Aim of the exercise: Print the first line of the material below and each line after it, exactly as written, ending with the line that contains "knob_r = 23.3; // [22:0.1:24]".

Information supplied:
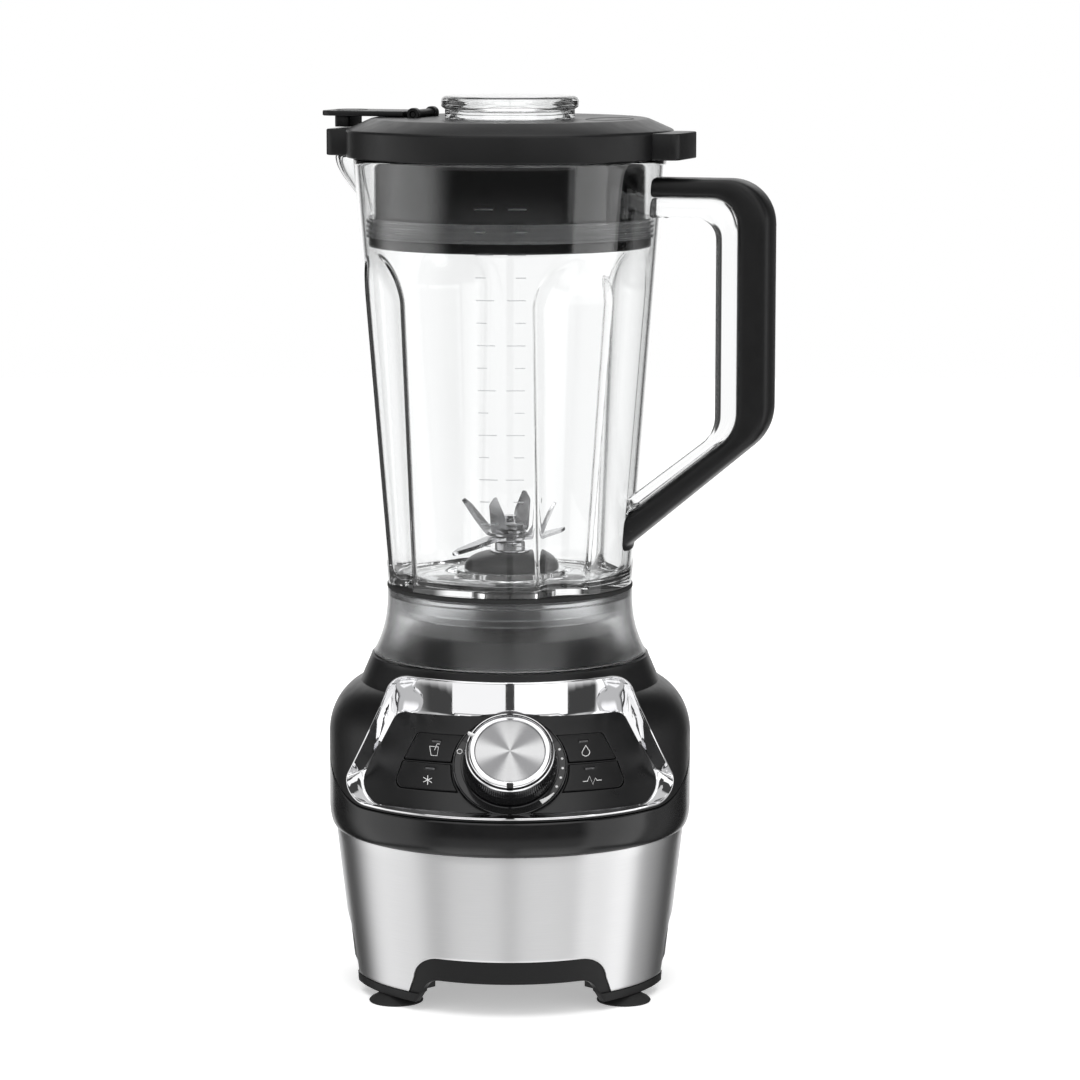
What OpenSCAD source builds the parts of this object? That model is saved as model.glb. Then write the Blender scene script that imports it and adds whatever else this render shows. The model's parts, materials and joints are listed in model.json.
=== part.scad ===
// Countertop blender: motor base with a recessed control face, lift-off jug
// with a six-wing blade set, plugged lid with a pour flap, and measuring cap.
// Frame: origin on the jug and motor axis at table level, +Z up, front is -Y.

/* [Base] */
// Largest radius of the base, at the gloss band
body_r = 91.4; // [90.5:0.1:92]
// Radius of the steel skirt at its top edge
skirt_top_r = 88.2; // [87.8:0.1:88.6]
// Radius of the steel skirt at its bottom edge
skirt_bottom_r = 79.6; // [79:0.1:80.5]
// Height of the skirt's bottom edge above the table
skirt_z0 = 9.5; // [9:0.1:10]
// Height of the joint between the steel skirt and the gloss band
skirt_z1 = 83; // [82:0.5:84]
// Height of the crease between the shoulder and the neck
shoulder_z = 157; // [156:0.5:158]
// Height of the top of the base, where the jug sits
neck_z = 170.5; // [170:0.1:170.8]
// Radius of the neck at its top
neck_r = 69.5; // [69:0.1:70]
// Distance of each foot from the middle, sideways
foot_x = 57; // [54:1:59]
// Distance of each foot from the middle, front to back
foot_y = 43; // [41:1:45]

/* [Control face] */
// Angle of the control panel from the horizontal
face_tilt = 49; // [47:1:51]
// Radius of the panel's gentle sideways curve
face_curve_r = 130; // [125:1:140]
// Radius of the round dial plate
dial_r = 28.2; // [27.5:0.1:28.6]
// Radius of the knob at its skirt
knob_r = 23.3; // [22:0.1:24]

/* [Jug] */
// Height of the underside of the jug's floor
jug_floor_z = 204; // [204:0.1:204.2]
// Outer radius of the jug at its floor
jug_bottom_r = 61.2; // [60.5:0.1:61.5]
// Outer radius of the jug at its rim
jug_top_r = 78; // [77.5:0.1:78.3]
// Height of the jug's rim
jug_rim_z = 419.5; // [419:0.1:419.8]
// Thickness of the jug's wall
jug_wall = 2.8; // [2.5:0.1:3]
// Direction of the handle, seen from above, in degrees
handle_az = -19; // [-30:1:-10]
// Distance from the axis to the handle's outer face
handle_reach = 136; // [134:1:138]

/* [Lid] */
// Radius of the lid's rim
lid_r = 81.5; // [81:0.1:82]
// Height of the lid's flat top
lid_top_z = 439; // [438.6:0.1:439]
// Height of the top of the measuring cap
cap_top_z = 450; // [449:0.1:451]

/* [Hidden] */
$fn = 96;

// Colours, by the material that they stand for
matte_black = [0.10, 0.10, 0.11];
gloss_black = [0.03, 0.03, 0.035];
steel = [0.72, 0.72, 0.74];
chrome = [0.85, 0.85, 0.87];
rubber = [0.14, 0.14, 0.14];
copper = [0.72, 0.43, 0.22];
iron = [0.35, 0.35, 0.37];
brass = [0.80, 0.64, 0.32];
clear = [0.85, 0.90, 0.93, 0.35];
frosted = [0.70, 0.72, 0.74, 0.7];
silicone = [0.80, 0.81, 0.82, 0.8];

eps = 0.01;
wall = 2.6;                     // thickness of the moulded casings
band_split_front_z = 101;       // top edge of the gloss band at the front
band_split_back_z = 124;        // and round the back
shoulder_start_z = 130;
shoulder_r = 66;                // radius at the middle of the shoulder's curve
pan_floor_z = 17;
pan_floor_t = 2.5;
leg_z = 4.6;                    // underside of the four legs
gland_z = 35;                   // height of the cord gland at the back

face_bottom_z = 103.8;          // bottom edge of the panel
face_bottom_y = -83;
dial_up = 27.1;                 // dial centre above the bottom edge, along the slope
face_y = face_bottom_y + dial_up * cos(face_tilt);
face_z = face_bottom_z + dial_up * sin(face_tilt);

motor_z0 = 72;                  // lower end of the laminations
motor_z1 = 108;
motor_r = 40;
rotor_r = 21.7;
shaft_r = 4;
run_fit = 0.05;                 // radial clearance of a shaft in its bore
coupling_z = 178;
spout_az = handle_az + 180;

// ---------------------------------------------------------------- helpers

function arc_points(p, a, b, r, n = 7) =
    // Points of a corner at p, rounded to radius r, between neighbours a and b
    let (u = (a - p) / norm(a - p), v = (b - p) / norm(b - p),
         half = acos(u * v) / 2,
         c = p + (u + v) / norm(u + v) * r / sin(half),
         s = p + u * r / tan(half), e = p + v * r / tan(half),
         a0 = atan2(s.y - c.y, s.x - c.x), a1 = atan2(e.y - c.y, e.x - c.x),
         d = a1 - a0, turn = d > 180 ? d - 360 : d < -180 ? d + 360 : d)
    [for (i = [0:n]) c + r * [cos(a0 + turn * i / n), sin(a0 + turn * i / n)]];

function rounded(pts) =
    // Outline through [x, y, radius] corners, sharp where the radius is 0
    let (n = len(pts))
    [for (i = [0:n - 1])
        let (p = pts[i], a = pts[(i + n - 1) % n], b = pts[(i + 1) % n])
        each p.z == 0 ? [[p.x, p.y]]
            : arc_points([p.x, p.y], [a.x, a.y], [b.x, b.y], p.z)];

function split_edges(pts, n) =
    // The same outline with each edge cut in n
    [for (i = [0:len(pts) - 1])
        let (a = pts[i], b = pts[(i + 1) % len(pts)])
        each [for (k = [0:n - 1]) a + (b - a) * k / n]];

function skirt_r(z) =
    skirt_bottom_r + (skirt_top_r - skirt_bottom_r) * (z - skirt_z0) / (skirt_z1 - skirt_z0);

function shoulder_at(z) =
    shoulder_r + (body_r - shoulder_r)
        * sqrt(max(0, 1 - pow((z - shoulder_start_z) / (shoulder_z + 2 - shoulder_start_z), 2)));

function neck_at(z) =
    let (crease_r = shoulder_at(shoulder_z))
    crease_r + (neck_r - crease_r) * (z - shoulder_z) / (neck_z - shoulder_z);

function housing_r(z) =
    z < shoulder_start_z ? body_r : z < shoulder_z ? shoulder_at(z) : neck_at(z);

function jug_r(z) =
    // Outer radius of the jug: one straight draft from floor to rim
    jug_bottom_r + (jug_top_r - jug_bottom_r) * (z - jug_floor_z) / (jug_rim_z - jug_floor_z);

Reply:
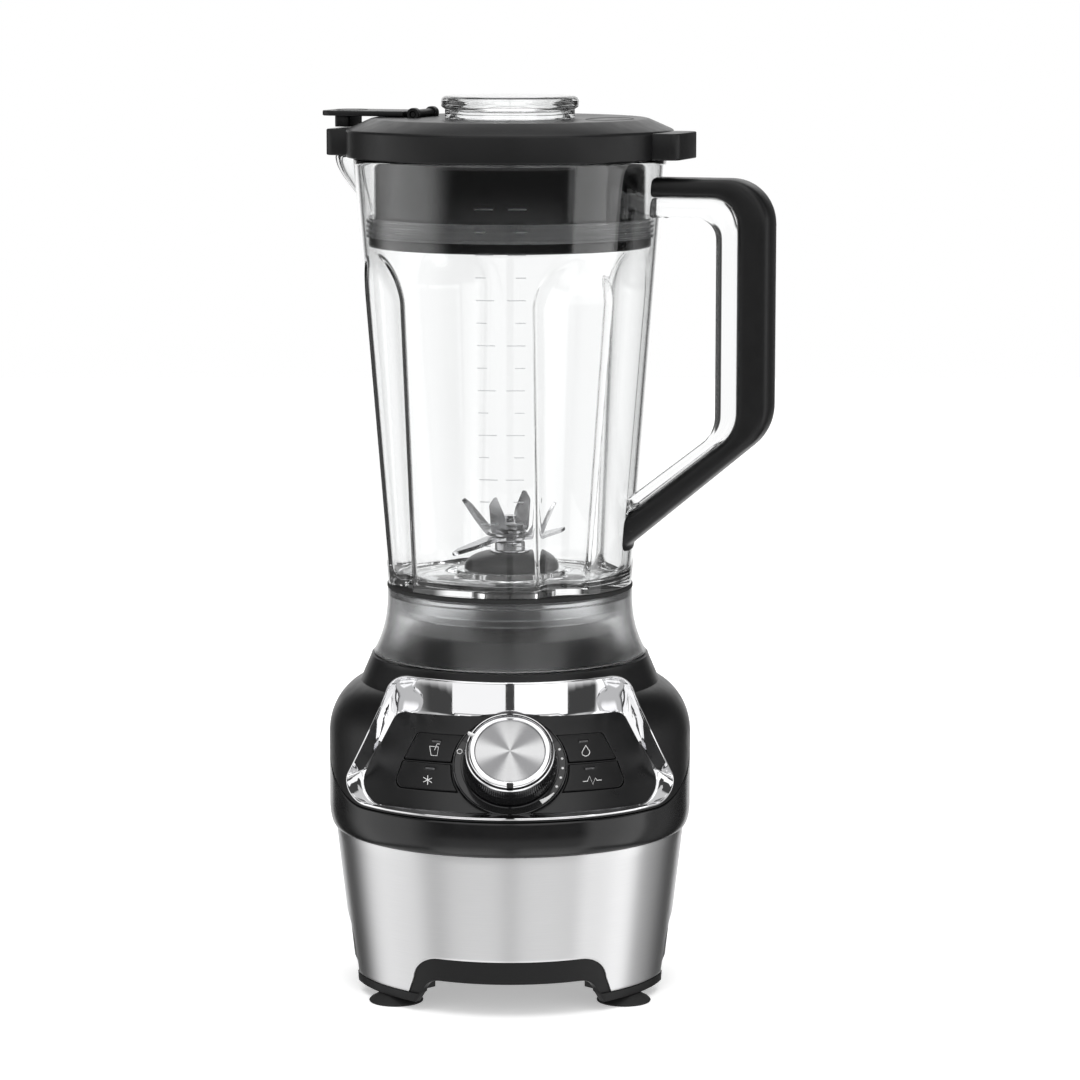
What OpenSCAD source builds the parts of this object? That model is saved as model.glb. Then write the Blender scene script that imports it and adds whatever else this render shows. The model's parts, materials and joints are listed in model.json.
=== part.scad ===
// Countertop blender: motor base with a recessed control face, lift-off jug
// with a six-wing blade set, plugged lid with a pour flap, and measuring cap.
// Frame: origin on the jug and motor axis at table level, +Z up, front is -Y.

/* [Base] */
// Largest radius of the base, at the gloss band
body_r = 91.4; // [90.5:0.1:92]
// Radius of the steel skirt at its top edge
skirt_top_r = 88.2; // [87.8:0.1:88.6]
// Radius of the steel skirt at its bottom edge
skirt_bottom_r = 79.6; // [79:0.1:80.5]
// Height of the skirt's bottom edge above the table
skirt_z0 = 9.5; // [9:0.1:10]
// Height of the joint between the steel skirt and the gloss band
skirt_z1 = 83; // [82:0.5:84]
// Height of the crease between the shoulder and the neck
shoulder_z = 157; // [156:0.5:158]
// Height of the top of the base, where the jug sits
neck_z = 170.5; // [170:0.1:170.8]
// Radius of the neck at its top
neck_r = 69.5; // [69:0.1:70]
// Distance of each foot from the middle, sideways
foot_x = 57; // [54:1:59]
// Distance of each foot from the middle, front to back
foot_y = 43; // [41:1:45]

/* [Control face] */
// Angle of the control panel from the horizontal
face_tilt = 49; // [47:1:51]
// Radius of the panel's gentle sideways curve
face_curve_r = 130; // [125:1:140]
// Radius of the round dial plate
dial_r = 28.2; // [27.5:0.1:28.6]
// Radius of the knob at its skirt
knob_r = 23.3; // [22:0.1:24]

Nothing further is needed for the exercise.